→ **YOUR OBJECTIVE**
Output exactly the lines that run from the line containing "Continue the OpenSCAD" through the line containing "return relief", with both ends included.

====

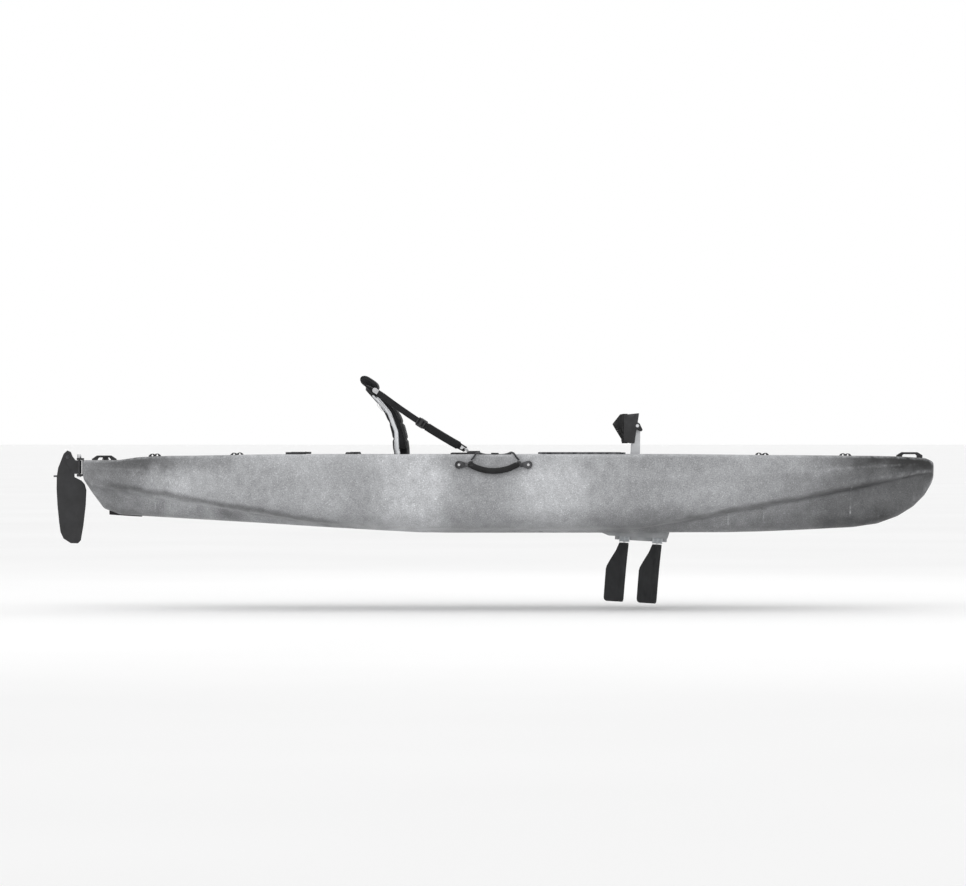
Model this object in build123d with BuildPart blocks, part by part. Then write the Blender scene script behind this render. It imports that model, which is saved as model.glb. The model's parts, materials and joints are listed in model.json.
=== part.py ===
from build123d import *

import os
from math import atan2, cos, degrees, pi, radians, sin, tan

# A sit-on-top pedal boat: a rotomoulded kayak hull with a folding seat, a two-fin pedal drive
# and a kick-up rudder. Frame: +X forward, +Y to port, +Z up, millimetres. The origin is on the
# flat of the keel, at the middle of the length.

os.makedirs("parts", exist_ok=True)

SIDES = {"left": 1, "right": -1}  # port is +Y
RUN_FIT = 0.05  # radial clearance of a pin that turns in its hole
BODY_GAP = 1.0  # between pieces that move past each other

# ---------------------------------------------------------------- hull form
STERN_X = -1829.0  # flat transom, where the rudder bracket bolts on
BOW_X = 1824.0  # small flat at the tip of the stem
HALF_BEAM = 432.0
DEPTH = 335.0  # keel flat to deck amidships
SHOULDER_Z = 232.0  # crease along the side, where the hull is widest
TUMBLE = 22.0  # how far the deck edge stands in from the shoulder
DECK_EDGE_R = 12.0
WALL = 5.5
KEEL_CUT = 1.5  # how much of the keel the flat takes off
STATIONS = 30

STEM_X = 1450.0  # where the round stem starts
STEM_BASE_Z = 22.0
STEM_TIP_Z = 285.0
KEEL_RISE_BOW_X = 850.0
KEEL_RISE_STERN_X = -340.0
HEEL_X = -1716.0  # foot of the raked stern
HEEL_Z = 80.0
TRANSOM_LOW_Z = 230.0
LOFT_MIN_HALF_BEAM = 14.0  # the moulding is solid where the stem is narrower than this

# ---------------------------------------------------------------- spaces moulded into the deck
COCKPIT_AFT_X = -640.0
COCKPIT_FORE_X = 960.0
COCKPIT_HALF_W = 292.0
COCKPIT_FORE_HALF_W = 190.0
COCKPIT_TAPER_X = 420.0  # where the cockpit starts to narrow
SEAT_FLOOR_Z = 150.0
FOOT_FLOOR_Z = 95.0
FOOT_AFT_X = 60.0
SPINE_HALF_W = 105.0  # raised middle of the floor, between the foot wells
SPINE_FORE_X = 790.0
POCKET_TOP_Z = DEPTH + 15.0
POCKET_DRAFT = 6.0  # degrees
POCKET_CORNER_R = 60.0

WELL_AFT_X = 372.0  # drive well, open through the bottom
WELL_FORE_X = 706.0
WELL_HALF_W = 56.0
WELL_CORNER_R = 30.0

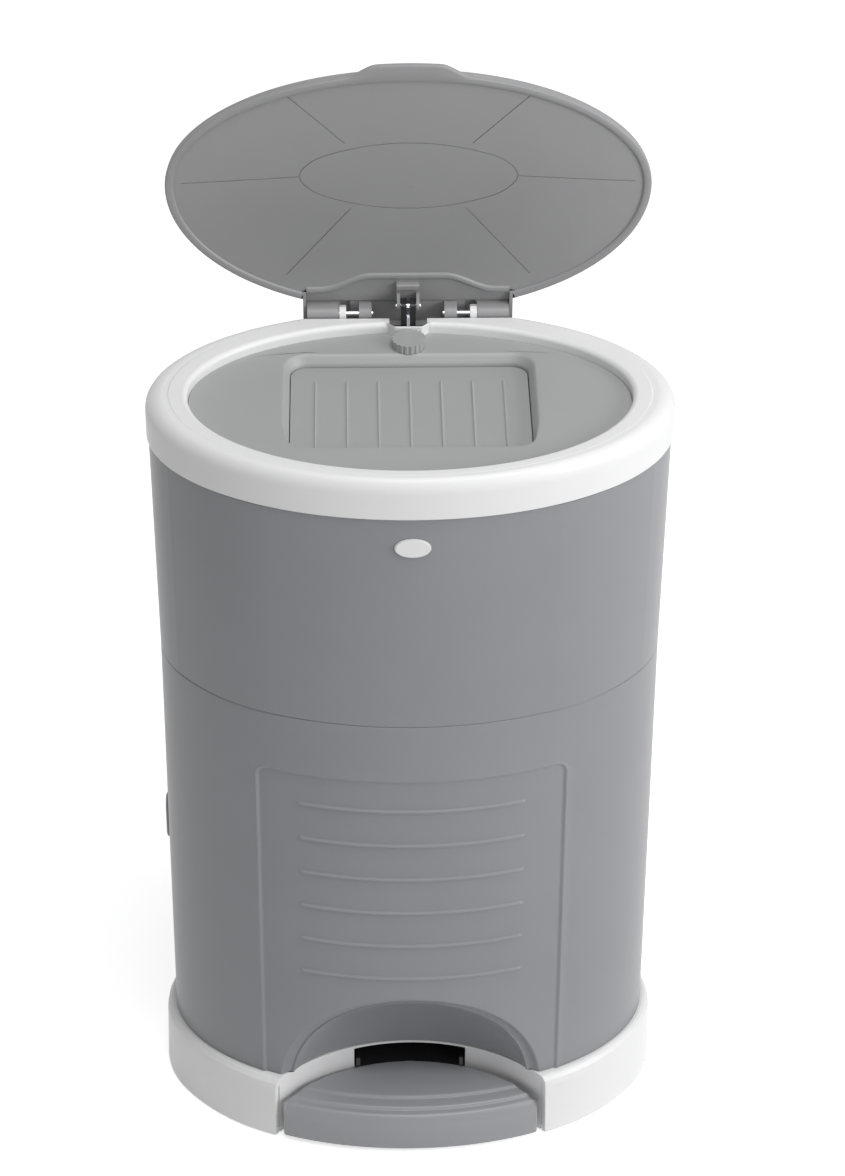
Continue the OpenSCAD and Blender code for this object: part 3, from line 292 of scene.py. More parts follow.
def swell(away):
    """A soft bump: (1 + cos(pi s)) / 2, which falls from 1 at s = 0 to 0 at s = 1."""
    return 0.5 + 0.5 * np.cos(np.pi * np.minimum(away, 1.0))


def door_relief(x, z):
    """Millimetres by which the face stands out: the sunk panel falls away over 2.4 mm at the edge
    of a rounded rectangle, with a low bead round it. Each rib has round ends."""
    beside = np.abs(x) - (panel_half_w - panel_corner)
    above = z - (panel_top - panel_corner)
    edge = np.hypot(np.maximum(beside, 0), np.maximum(above, 0))
    edge = edge + np.minimum(np.maximum(beside, above), 0) - panel_corner
    relief = bead_h * swell(np.abs(edge - bead_out) / bead_half_w) - panel_depth * smooth(1.2, -1.2, edge)
    for height in rib_heights:
        away = np.hypot(np.maximum(np.abs(x) - rib_half_w, 0), z - height)
        relief = relief + rib_h * swell(away / rib_reach)
    return relief


(_, _, door_bottom), (door_right, _, door_top) = box_mm("door")
shell_wall = 3.0
panel_half_w, panel_top, panel_corner, panel_depth = 110.0, 352.0, 8.0, 1.25
bead_h, bead_out, bead_half_w = 0.45, 1.6, 1.8
rib_half_w, rib_h, rib_reach, rib_heights = 80.2, 1.5, 1.9, 167.0 + 31.6 * np.arange(6)
arch_z, arch_r, arch_sink, arch_round, arch_lip = 40.5, 106.0, 56.6, 8.3, 7.5
fan_top, ring_w = 158.0, 8.0

foot = np.radians(80.78)
arch_turn = foot * np.linspace(-1, 1, 171)


def arch_reach(radius):
    """Radius, seen from the front, at which the arch's ellipsoid meets the oval face in each
    direction: r = R sqrt(1 - (depth / sink)^2), where the depth follows from x = r sin a."""
    reach = np.full_like(arch_turn, radius)
    for _ in range(12):
        depth = half_d - body_front(reach * np.sin(arch_turn))
        reach = radius * np.sqrt(1.0 - (depth / arch_sink) ** 2)
    return reach


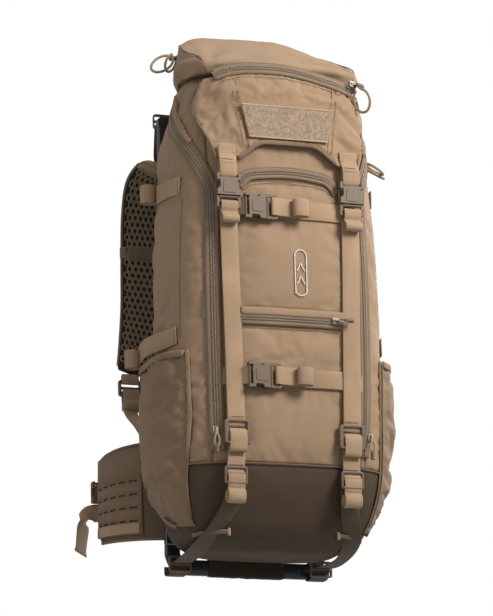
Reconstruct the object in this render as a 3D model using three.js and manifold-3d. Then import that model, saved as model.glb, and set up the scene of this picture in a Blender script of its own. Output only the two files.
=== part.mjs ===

====

→ **ANSWER FOR THE TASK**
Continue the OpenSCAD and Blender code for this object: part 3, from line 292 of scene.py. More parts follow.
def swell(away):
    """A soft bump: (1 + cos(pi s)) / 2, which falls from 1 at s = 0 to 0 at s = 1."""
    return 0.5 + 0.5 * np.cos(np.pi * np.minimum(away, 1.0))


def door_relief(x, z):
    """Millimetres by which the face stands out: the sunk panel falls away over 2.4 mm at the edge
    of a rounded rectangle, with a low bead round it. Each rib has round ends."""
    beside = np.abs(x) - (panel_half_w - panel_corner)
    above = z - (panel_top - panel_corner)
    edge = np.hypot(np.maximum(beside, 0), np.maximum(above, 0))
    edge = edge + np.minimum(np.maximum(beside, above), 0) - panel_corner
    relief = bead_h * swell(np.abs(edge - bead_out) / bead_half_w) - panel_depth * smooth(1.2, -1.2, edge)
    for height in rib_heights:
        away = np.hypot(np.maximum(np.abs(x) - rib_half_w, 0), z - height)
        relief = relief + rib_h * swell(away / rib_reach)
    return relief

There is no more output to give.